Crate embed_anything

Expand description

embed_anything is a minimalist, highly performant, lightning-fast, lightweight, multisource, multimodal, and local embedding pipeline.

Whether you’re working with text, images, audio, PDFs, websites, or other media, embed_anything streamlines the process of generating embeddings from various sources and seamlessly streaming (memory-efficient-indexing) them to a vector database.

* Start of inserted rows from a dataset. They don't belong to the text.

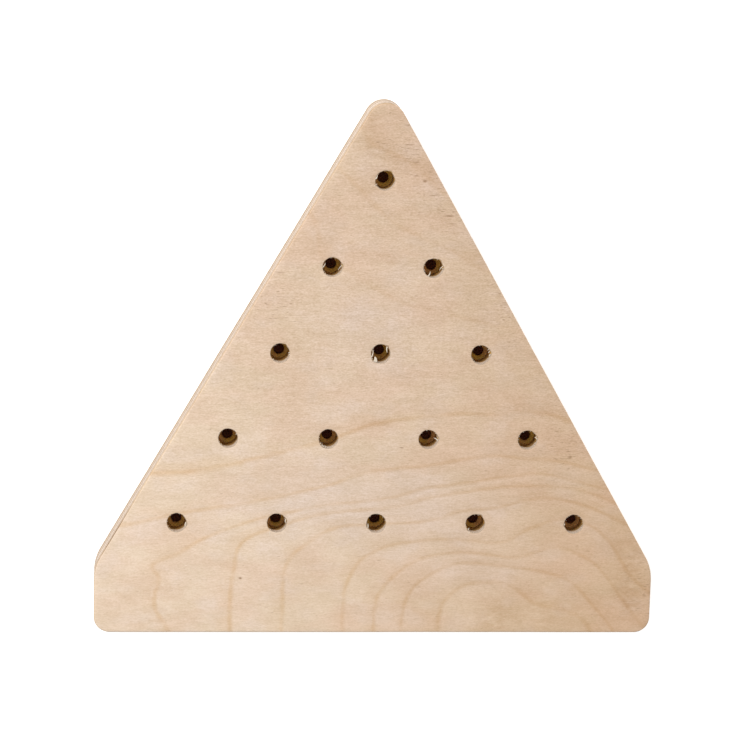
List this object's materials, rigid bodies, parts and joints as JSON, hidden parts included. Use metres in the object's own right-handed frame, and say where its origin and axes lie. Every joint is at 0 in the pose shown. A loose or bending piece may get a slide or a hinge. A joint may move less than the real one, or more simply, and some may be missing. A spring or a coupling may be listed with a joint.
{
  "type": "peg jump game board",
  "caption": "Triangular plywood peg-solitaire board with rounded top corner, cropped bottom corners and a triangular grid of stepped peg holes.",
  "frame": {"origin": "middle of the footprint's bounding box, on the underside of the board", "axes": "+Z out of the top face, where the peg holes open; +Y towards the board's top corner; +X along the bottom edge"},
  "size_m": [0.1432, 0.1362, 0.0095],
  "materials": {
    "face_veneer": "fine-sanded, unfinished rotary-cut birch",
    "long_ply": "sawn and sanded edge, grain along the edge",
    "cross_ply": "sawn and sanded edge, end grain",
    "glue": "cured brown wood adhesive, matt"
  },
  "bodies": {
    "root": {"top_face_veneer": "face_veneer", "glue_line_1": "glue", "upper_cross_ply": "cross_ply", "glue_line_2": "glue", "upper_long_ply": "long_ply", "glue_line_3": "glue", "core_cross_ply": "cross_ply", "glue_line_4": "glue", "lower_long_ply": "long_ply", "glue_line_5": "glue", "lower_cross_ply": "cross_ply", "glue_line_6": "glue", "bottom_face_veneer": "face_veneer"}
  },
  "joints": []
}
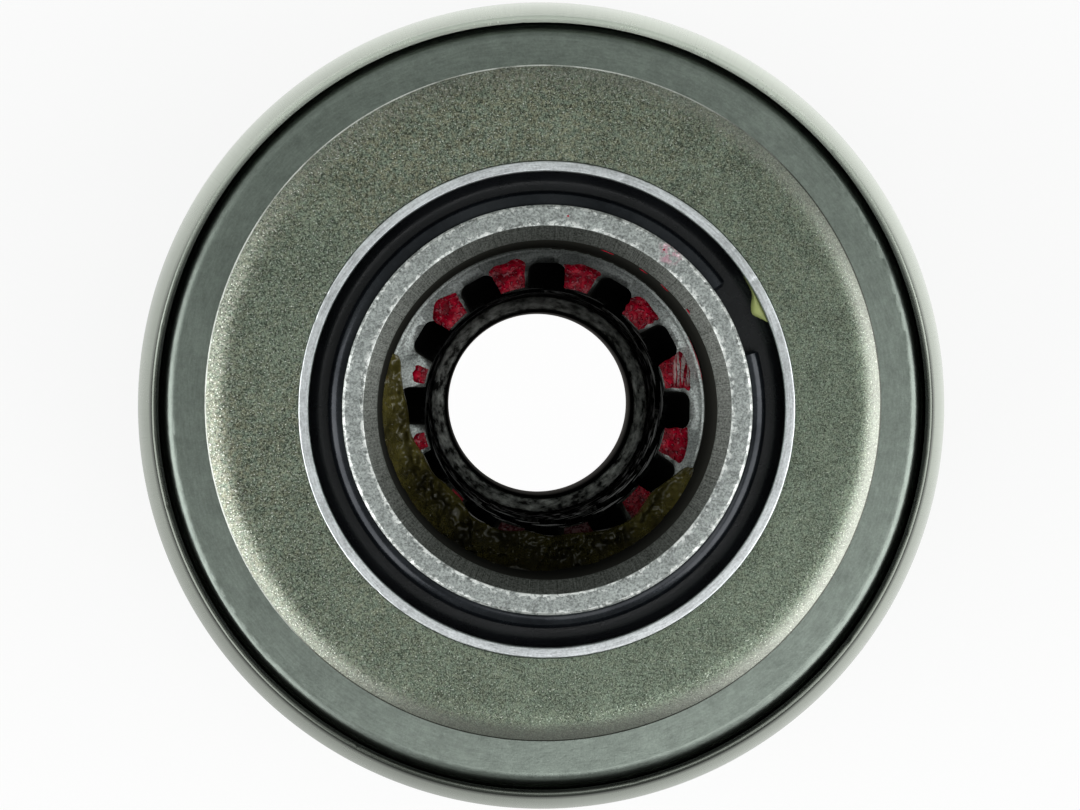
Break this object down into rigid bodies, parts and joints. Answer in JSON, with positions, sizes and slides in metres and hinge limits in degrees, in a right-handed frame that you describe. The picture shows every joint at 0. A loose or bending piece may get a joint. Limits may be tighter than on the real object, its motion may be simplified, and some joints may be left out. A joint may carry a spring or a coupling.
{
  "type": "starter drive",
  "caption": "Starter motor drive: pinion gear on an overrunning roller clutch with a helically splined sleeve, sprung shift collar and snap ring.",
  "frame": {"origin": "on the shaft's axis, in the plane of the pinion's front face", "axes": "+Z along the shaft's axis from the pinion to the splined end of the sleeve, +Y upwards in the picture"},
  "size_m": [0.0576, 0.0576, 0.058],
  "materials": {
    "drum_steel": "machined steel, slightly matt",
    "shell_steel": "drawn sheet steel, smooth",
    "gear_steel": "hardened gear steel with oil film",
    "bush_bronze": "sintered bronze, dark with oil",
    "plate_steel": "ground flat steel",
    "seal_rubber": "matt black rubber",
    "roller_steel": "ground bearing steel",
    "plunger_steel": "turned steel",
    "spring_steel": "blued spring steel",
    "collar_steel": "granular sintered steel, oiled",
    "cup_steel": "bright turned steel",
    "ring_wire": "dark drawn wire"
  },
  "bodies": {
    "clutch_body": {"drive_sleeve": "drum_steel", "clutch_shell": "shell_steel", "cover_plate": "plate_steel", "half_ring_1": "plate_steel", "half_ring_2": "plate_steel", "dust_seal": "seal_rubber", "snap_ring": "ring_wire", "meshing_spring": "spring_steel", "roller_spring_1": "spring_steel", "roller_spring_2": "spring_steel", "roller_spring_3": "spring_steel", "roller_spring_4": "spring_steel", "roller_spring_5": "spring_steel"},
    "pinion_body": {"pinion": "gear_steel", "pinion_bush": "bush_bronze"},
    "spring_seat": {"spring_washer": "plate_steel"},
    "collar_body": {"shift_collar": "collar_steel", "retainer_cup": "cup_steel"},
    "plunger_body_1": {"plunger_1": "plunger_steel"},
    "roller_body_1": {"roller_1": "roller_steel"},
    "plunger_body_2": {"plunger_2": "plunger_steel"},
    "roller_body_2": {"roller_2": "roller_steel"},
    "plunger_body_3": {"plunger_3": "plunger_steel"},
    "roller_body_3": {"roller_3": "roller_steel"},
    "plunger_body_4": {"plunger_4": "plunger_steel"},
    "roller_body_4": {"roller_4": "roller_steel"},
    "plunger_body_5": {"plunger_5": "plunger_steel"},
    "roller_body_5": {"roller_5": "roller_steel"}
  },
  "joints": [
    {"name": "pinion_spin", "type": "hinge", "parent": "clutch_body", "child": "pinion_body", "pos_m": [0, 0, 0], "axis": [0, 0, 1], "continuous": true},
    {"name": "collar_slide", "type": "slide", "parent": "clutch_body", "child": "spring_seat", "axis": [0, 0, -1], "range_m": [0, 0.0035], "stiffness_N_per_m": 6000, "springref_m": -0.003, "deforming": ["meshing_spring"]},
    {"name": "collar_spin", "type": "hinge", "parent": "spring_seat", "child": "collar_body", "pos_m": [0, 0, 0.05], "axis": [0, 0, 1], "continuous": true},
    {"name": "plunger_slide_1", "type": "slide", "parent": "clutch_body", "child": "plunger_body_1", "axis": [1, 0, 0], "range_m": [0, 0.0008], "stiffness_N_per_m": 1500, "springref_m": -0.002, "deforming": ["roller_spring_1"]},
    {"name": "roller_spin_1", "type": "hinge", "parent": "plunger_body_1", "child": "roller_body_1", "pos_m": [0, 0.01655, 0.0224], "axis": [0, 0, 1], "continuous": true},
    {"name": "plunger_slide_2", "type": "slide", "parent": "clutch_body", "child": "plunger_body_2", "axis": [0.309, -0.9511, 0], "range_m": [0, 0.0008], "stiffness_N_per_m": 1500, "springref_m": -0.002, "deforming": ["roller_spring_2"]},
    {"name": "roller_spin_2", "type": "hinge", "parent": "plunger_body_2", "child": "roller_body_2", "pos_m": [0.01574, 0.00511, 0.0224], "axis": [0, 0, 1], "continuous": true},
    {"name": "plunger_slide_3", "type": "slide", "parent": "clutch_body", "child": "plunger_body_3", "axis": [-0.809, -0.5878, 0], "range_m": [0, 0.0008], "stiffness_N_per_m": 1500, "springref_m": -0.002, "deforming": ["roller_spring_3"]},
    {"name": "roller_spin_3", "type": "hinge", "parent": "plunger_body_3", "child": "roller_body_3", "pos_m": [0.00973, -0.01339, 0.0224], "axis": [0, 0, 1], "continuous": true},
    {"name": "plunger_slide_4", "type": "slide", "parent": "clutch_body", "child": "plunger_body_4", "axis": [-0.809, 0.5878, 0], "range_m": [0, 0.0008], "stiffness_N_per_m": 1500, "springref_m": -0.002, "deforming": ["roller_spring_4"]},
    {"name": "roller_spin_4", "type": "hinge", "parent": "plunger_body_4", "child": "roller_body_4", "pos_m": [-0.00973, -0.01339, 0.0224], "axis": [0, 0, 1], "continuous": true},
    {"name": "plunger_slide_5", "type": "slide", "parent": "clutch_body", "child": "plunger_body_5", "axis": [0.309, 0.9511, 0], "range_m": [0, 0.0008], "stiffness_N_per_m": 1500, "springref_m": -0.002, "deforming": ["roller_spring_5"]},
    {"name": "roller_spin_5", "type": "hinge", "parent": "plunger_body_5", "child": "roller_body_5", "pos_m": [-0.01574, 0.00511, 0.0224], "axis": [0, 0, 1], "continuous": true}
  ],
  "couplings": [
    {"joint": "roller_spin_1", "follows": "pinion_spin", "ratio": -3.7143},
    {"joint": "roller_spin_2", "follows": "pinion_spin", "ratio": -3.7143},
    {"joint": "roller_spin_3", "follows": "pinion_spin", "ratio": -3.7143},
    {"joint": "roller_spin_4", "follows": "pinion_spin", "ratio": -3.7143},
    {"joint": "roller_spin_5", "follows": "pinion_spin", "ratio": -3.7143}
  ]
}
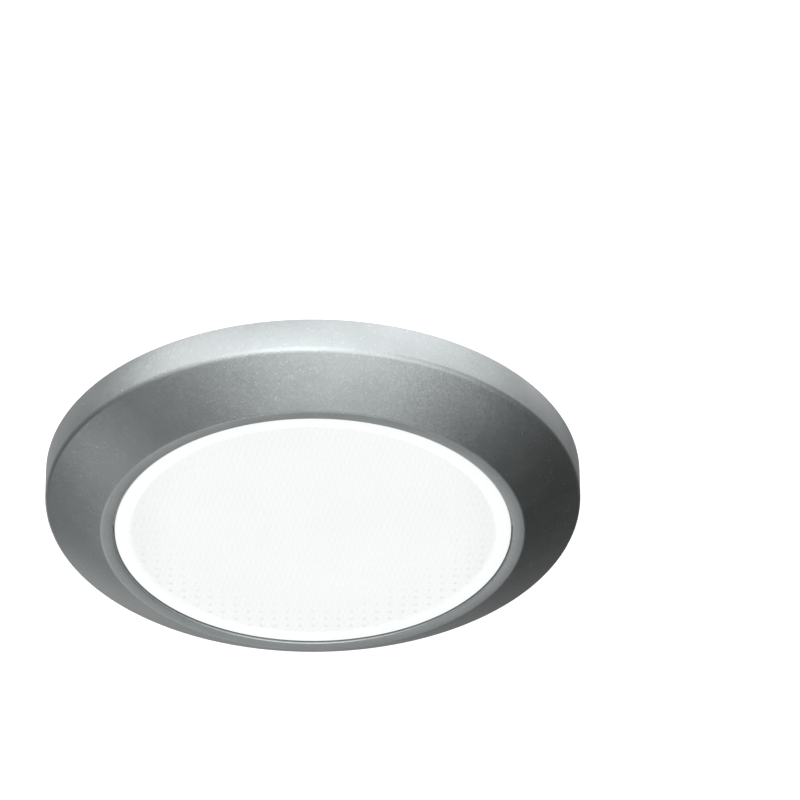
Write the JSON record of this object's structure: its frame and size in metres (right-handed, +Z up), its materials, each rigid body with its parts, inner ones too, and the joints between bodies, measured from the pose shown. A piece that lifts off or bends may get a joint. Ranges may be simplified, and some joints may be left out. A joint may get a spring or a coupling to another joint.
{
  "type": "underwater pool light",
  "caption": "Slim round surface-mounted pool light: silver trim ring, frosted lit lens, bayonet wall bracket and rear cable gland.",
  "frame": {"origin": "centre of the wall bracket's back face, on the wall plane", "axes": "+Y points into the wall along the light's axis, so the lens faces -Y; +Z is up the wall and +X is to the right as seen from the pool"},
  "size_m": [0.16, 0.0444, 0.16],
  "materials": {
    "silver_paint": "satin silver paint with fine metallic flake",
    "lens": "frosted polycarbonate with a smooth clear rim, lit from behind",
    "bracket_plastic": "moulded grey plastic, fine grain",
    "housing_plastic": "moulded off-white plastic, fine grain",
    "clamp_plastic": "glass-filled grey plastic",
    "silicone": "matt silicone rubber",
    "stainless": "turned stainless steel",
    "aluminium": "rolled sheet aluminium",
    "circuit_board": "white solder mask",
    "chip_black": "moulded epoxy",
    "reflector": "white reflective sheet",
    "led_white": "phosphor-filled white emitter, lit",
    "led_colour": "clear-topped colour emitter, unlit",
    "gland_plastic": "black nylon, fine grain",
    "washer_plastic": "natural white nylon"
  },
  "bodies": {
    "bracket": {"wall_bracket": "bracket_plastic", "bracket_screw_1": "stainless", "bracket_screw_2": "stainless", "bracket_screw_3": "stainless"},
    "lamp": {"back_housing": "housing_plastic", "lens_gasket": "silicone", "lens": "lens", "lens_clamp_ring": "clamp_plastic", "clamp_screw_1": "stainless", "clamp_screw_2": "stainless", "clamp_screw_3": "stainless", "clamp_screw_4": "stainless", "clamp_screw_5": "stainless", "clamp_screw_6": "stainless", "clamp_screw_7": "stainless", "clamp_screw_8": "stainless", "heat_plate": "aluminium", "led_board": "circuit_board", "board_screw_1": "stainless", "board_screw_2": "stainless", "board_screw_3": "stainless", "control_chip": "chip_black", "rectifier": "chip_black", "reflector_sheet": "reflector", "led_colour_1": "led_colour", "led_colour_2": "led_colour", "led_colour_3": "led_colour", "led_colour_4": "led_colour", "led_colour_5": "led_colour", "led_colour_6": "led_colour", "led_white_1": "led_white", "led_white_2": "led_white", "led_white_3": "led_white", "led_white_4": "led_white", "led_white_5": "led_white", "led_white_6": "led_white", "led_white_7": "led_white", "led_white_8": "led_white", "led_white_9": "led_white", "led_white_10": "led_white", "led_white_11": "led_white", "led_white_12": "led_white", "led_white_13": "led_white", "led_white_14": "led_white", "led_white_15": "led_white", "led_white_16": "led_white", "led_white_17": "led_white", "led_white_18": "led_white", "gland_body": "gland_plastic", "gland_o_ring": "silicone", "gland_seal": "silicone"},
    "trim": {"trim_ring": "silver_paint"},
    "gland_washer": {"gland_slip_washer": "washer_plastic"},
    "gland_nut": {"gland_nut": "gland_plastic"}
  },
  "joints": [
    {"name": "lamp_twist", "type": "hinge", "parent": "bracket", "child": "lamp", "pos_m": [0, 0, 0], "axis": [0, -1, 0], "range_deg": [0, 20]},
    {"name": "trim_pull", "type": "slide", "parent": "lamp", "child": "trim", "axis": [0, -1, 0], "range_m": [0, 0.04]},
    {"name": "gland_nut_travel", "type": "slide", "parent": "lamp", "child": "gland_washer", "axis": [0, 1, 0], "range_m": [0, 0.0045]},
    {"name": "gland_nut_turn", "type": "hinge", "parent": "gland_washer", "child": "gland_nut", "pos_m": [0, 0.01, 0], "axis": [0, 1, 0], "range_deg": [0, 1080]}
  ],
  "couplings": [
    {"joint": "gland_nut_travel", "follows": "gland_nut_turn", "m_per_rad": 0.0002387}
  ]
}
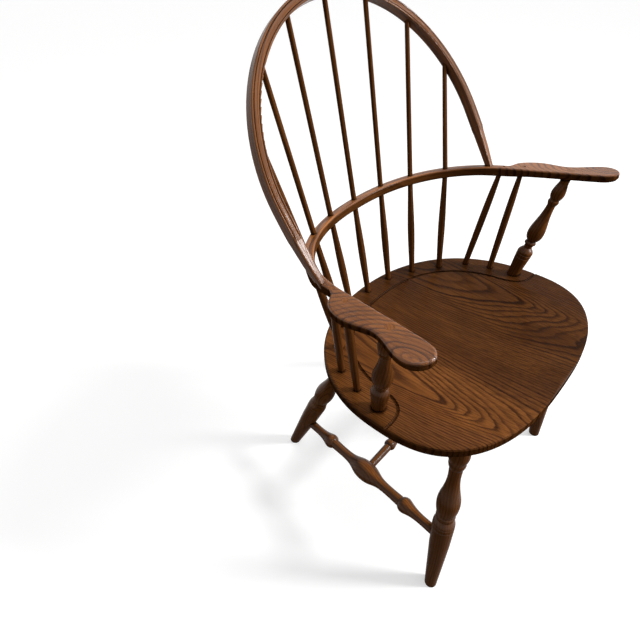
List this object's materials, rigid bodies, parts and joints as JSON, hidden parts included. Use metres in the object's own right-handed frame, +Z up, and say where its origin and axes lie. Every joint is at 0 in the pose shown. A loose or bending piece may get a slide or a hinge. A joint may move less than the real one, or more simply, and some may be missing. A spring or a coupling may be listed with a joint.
{
  "type": "windsor chair",
  "caption": "Bow-back armchair with a saddled plank seat, a bent arm rail, turned legs and arm posts, and an H of turned stretchers, in dark oak.",
  "frame": {"origin": "on the floor, under the middle of the chair's bounding box", "axes": "+Z up, front of the seat towards -Y, the sitter's left towards +X"},
  "size_m": [0.6721, 0.5556, 1.0023],
  "materials": {
    "dark_oak": "dark brown stain under a satin wax, with open grain"
  },
  "bodies": {
    "root": {"seat": "dark_oak", "arm_rail": "dark_oak", "bow": "dark_oak", "medial_stretcher": "dark_oak", "middle_spindle": "dark_oak", "front_right_leg": "dark_oak", "rear_right_leg": "dark_oak", "right_side_stretcher": "dark_oak", "right_arm_post": "dark_oak", "right_inner_spindle": "dark_oak", "right_outer_spindle": "dark_oak", "right_end_spindle": "dark_oak", "right_rear_short_spindle": "dark_oak", "right_front_short_spindle": "dark_oak", "front_left_leg": "dark_oak", "rear_left_leg": "dark_oak", "left_side_stretcher": "dark_oak", "left_arm_post": "dark_oak", "left_inner_spindle": "dark_oak", "left_outer_spindle": "dark_oak", "left_end_spindle": "dark_oak", "left_rear_short_spindle": "dark_oak", "left_front_short_spindle": "dark_oak"}
  },
  "joints": []
}
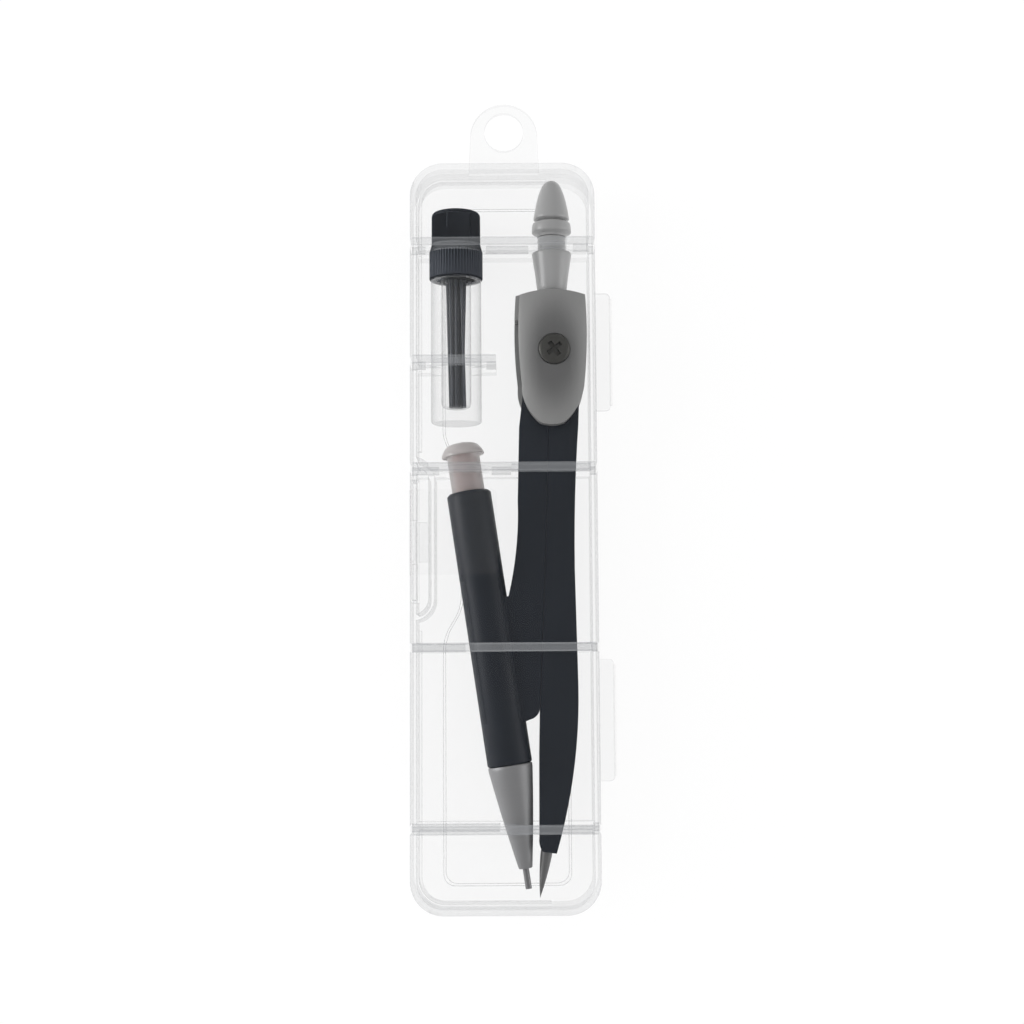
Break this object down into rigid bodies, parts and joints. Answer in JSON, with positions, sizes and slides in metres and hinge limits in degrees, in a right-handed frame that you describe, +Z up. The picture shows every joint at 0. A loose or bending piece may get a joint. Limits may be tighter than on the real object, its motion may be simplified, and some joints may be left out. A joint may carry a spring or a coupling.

It supports dense, sparse, ONNX and late-interaction embeddings, offering flexibility for a wide range of use cases.

§Usage

§Creating an Embedder

To get started, you’ll need to create an Embedder for the type of content you want to embed. We offer some utility functions to streamline creating embedders from various sources, such as Embedder::from_pretrained_hf, Embedder::from_pretrained_onnx, and Embedder::from_pretrained_cloud. You can use any of these to quickly create an Embedder like so:

use embed_anything::embeddings::embed::Embedder;

// Create a local CLIP embedder from a Hugging Face model
let clip_embedder = Embedder::from_pretrained_hf("CLIP", "jina-clip-v2", None);

// Create a cloud OpenAI embedder
let openai_embedder = Embedder::from_pretrained_cloud("OpenAI", "gpt-3.5-turbo", Some("my-api-key".to_string()));

If needed, you can also create an instance of Embedder manually, allowing you to create your own embedder! Here’s an example of manually creating embedders:

use embed_anything::embeddings::embed::{Embedder, TextEmbedder};
use embed_anything::embeddings::local::jina::JinaEmbedder;

let jina_embedder = Embedder::Text(TextEmbedder::Jina(Box::new(JinaEmbedder::default())));

§Generate embeddings

§Example: Embed a text file

Let’s see how embed_anything can help us generate embeddings from a plain text file:

use embed_anything::{embed_file, embeddings::embed::EmbedderBuilder};
use embed_anything::config::TextEmbedConfig;

// Create an embedder using a pre-trained model from Hugging Face
let embedder = EmbedderBuilder::new()
    .model_architecture("jina")
    .model_id(Some("jinaai/jina-embeddings-v2-small-en"))
    .from_pretrained_hf()?;
let config = TextEmbedConfig::default();

// Generate embeddings for any supported file type
let embeddings = embed_file("document.pdf", &embedder, Some(&config), None).await?;

Modules§

chunkers: Text chunking algorithm implementations.
config: Configuration structs and enums for embedding operations.
embeddings: Embedding model implementations and utilities.
file_loader: File discovery and parsing utilities.
file_processor: Audio file processing utilities.
models: Neural network model implementations for embedding generation.
s3_loader: S3 file loading utilities.
text_loader: Text loading and chunking utilities.

Enums§

Dtype: Numerical precision types for model weights and computations.
FileLoadingError: Errors that can occur during file loading and processing.

Functions§

emb_audio
embed_directory_stream: Embeds text from files in a directory using the specified embedding model.
embed_file: Embeds the text from a file using the specified embedding model.
embed_files_batch: Embeds a list of files.
embed_image_directory: Embeds images in a directory using the specified embedding model.
embed_query: Embeds a list of queries using the specified embedding model.
embed_webpage: Embeddings of a webpage using the specified embedding model.
process_chunks: Processes text chunks into embeddings with metadata preservation.